Ailenin korunması ve kadına karşı şiddetin önlenmesine dair kanun
Genel kanuni metinlerin içerisinde yer alan bu maddeler dışında özellikle ailenin ve kadının korunması için çıkarılan kanunlarımız da bulunmaktadır. Bunların başında “Ailenin Korunması ve Kadına Karşı Şiddetin Önlenmesine Dair Kanun” gelmektedir. Kanun’un amacı şiddete uğrayan veya şiddete uğrama tehlikesi bulunan kadınların, çocukların, aile bireylerinin ve tek taraflı ısrarlı takip mağduru olan kişilerin korunması ve bu kişilere yönelik şiddetin önlenmesi amacıyla tedbir alınması” olarak açıklanmaktadır.
Kanun kapsamında uygun barınma yerinin sağlanması, maddi yardım yapılması, koruma altına alınması, psikolojik, mesleki, hukuki, danışmanlık hizmetlerinin verilmesi birer yükümlülük olarak düzenlenmiştir.
Yine başvuru sonrasında hakim tarafından verilecek önleyici tedbirler Kanun’un 5. maddesinde sayılmıştır. Müşterek konuttan, bulunduğu yerden derhal uzaklaştırma, çocuklarla ilişki kurulmasının önlenmesi, kişiyi iletişim araçları ile rahatsız etmemesi kararları hakim tarafından alınabilir.
Yine bu Kanun’un 7. maddesinde kendilerine ulaşan ihbara ilişkin olarak kamu görevlilerinin görevlerini gecikmeksizin yerine getirmek zorunda oldukları düzenlenmiştir.
6284 sayılı Ailenin Korunması ve Kadına Karşı Şiddetin Önlenmesine Dair Kanuna İlişkin Uygulama Yönetmeliği
Şiddete uğrayan veya şiddete uğrama tehlikesi bulunan kadınların, çocukların, aile bireylerinin ve tek taraflı ısrarlı takip mağduru olan kişilerin korunması ve bu kişilere yönelik şiddetin önlenmesine ilişkin hükümlerin nasıl uygulanacağına ilişkindir.

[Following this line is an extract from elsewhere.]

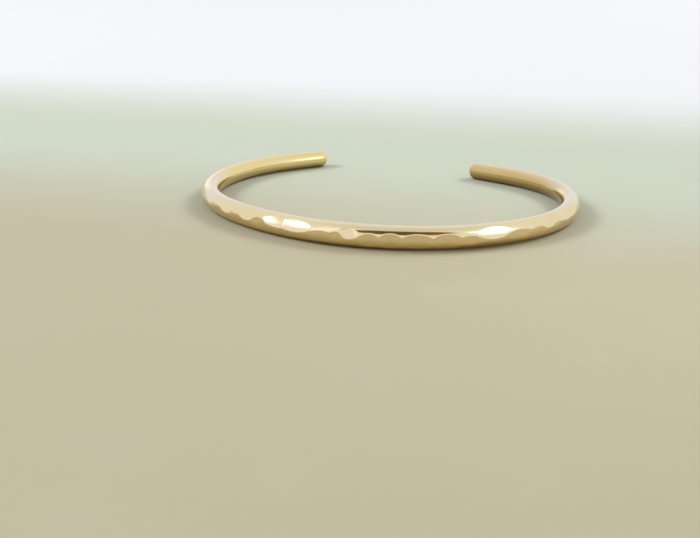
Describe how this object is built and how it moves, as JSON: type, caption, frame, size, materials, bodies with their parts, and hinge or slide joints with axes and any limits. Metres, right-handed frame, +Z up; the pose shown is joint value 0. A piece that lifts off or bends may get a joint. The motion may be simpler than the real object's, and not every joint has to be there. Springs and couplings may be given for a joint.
{
  "type": "open cuff bangle",
  "caption": "Open C-shaped cuff bangle: one polished gold-coloured bar, hammered on its outward face, with blunt rounded ends either side of the gap.",
  "frame": {"origin": "middle of the footprint, on the surface that the bangle lies on", "axes": "+X across the wrist hollow, along the bangle's widest size; +Y out through the gap; +Z up, along the axis that the wrist goes in by"},
  "size_m": [0.0658, 0.0484, 0.0037],
  "materials": {
    "gold_metal": "polished pale gold plate, hammered on the outward face"
  },
  "bodies": {
    "root": {"cuff_bar": "gold_metal"}
  },
  "joints": []
}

Şiddet mağduru, şiddet veya şiddete uğrama tehlikesine maruz kalması halinde durumu şikayet mercilerine bildirir ve bildirimden itibaren şikayet mercileri görevlerini gecikmeksizin yerine getirir. Yani evine dön, olur böyle şeyler, yarın gel ihbar et demezler.
Radyo ve Televizyonların Kuruluş ve Yayın Hizmetleri Hakkında Kanun
İzlemesek dahi mutlaka maruz kaldığımız bazı görüntüler var. Müge Anlı’nın programında terlik fırlatan teyzem benim için bu görüntülerden biri. Yine kadına şiddetin çekinilmeden gösterildiği ve bunun güç göstergesi olarak yorumlandığı diğer yayınlar. Televizyon işte önleyemezsin ya derken tam da bu noktada bu Kanunumuz karşımıza çıkıyor.
Yapılacak olan yayınların cinsiyet farkı gözetmemesi gerektiği, insan onuruna aykırı olamayacağı, küçük düşürücü, aşağılayıcı olamayacağı, toplumsal cinsiyet eşitliğine ters düşen, kadınlara yönelik baskıları teşvik eden ve kadını istismar eden programların yayınlanamayacağı, şiddeti özendirici veya kanıksatıcı olamayacağı, kadınların istismarına yönelik olamayacağı açık ve net biçimde yazıyor bu Kanunumuzda. Ancak bu cümleleri yazarken dahi aksine yüzlerce sahne çıkıveriyor karşımıza.
Davranış modellerimiz değişmedikçe, mevcut yasalar uygulanmadıkça yenilerini düzenlemek neye yarar?
Elbette sadece mevzuat ile olacak iş değil. Yoksa faydalanılabilecek çok sayıda mevzuat var. Önemli olan mevzuatın ne kadar uygulandığı ne kadar caydırıcı olunduğu ve uygulanmasında ne kadar hassas olunduğudur. Bazı dosyalar var ki yargı sistemimiz dosya başlığını gördüğü anda takdirini ne yönde kullanacağına hızlıca karar verir ve dosya isminden hareketle büyük hassasiyet göstererek suçluların cezalandırılması için elinden geleni yapar.
Kadına yönelik şiddet başlığı ile gelen dosyalarda da yargı makamlarımızın “her evde olur böyle şey demek ve her gün karşılaşılan sıradan bir durum değerlendirmesi yapmak” yerine ülke olarak çok hassas olduğumuz bir konu olduğu, önlenmemesinin toplumda, aile yapısında büyük yaralar açacağı kabulü ile hareket etmeleri gerekmektedir. Biz bireyler olarak da kendimize, çocuklarımıza şiddetin çözüm olmadığını, asla bir başkasının ne yaparsa yapsın şiddete uğramayı hak etmeyeceğini öğretmeliyiz. Kadına şiddeti yine şiddet ile durduramayacağımıza göre eğitim ve hukuktan başka çare kalmıyor. İstanbul Sözleşmesinde de belirtildiği üzere sosyal ve kültürel davranış modellerinin değişmesi için yapılması gerekenlere birey olarak kendimizden başlamalıyız.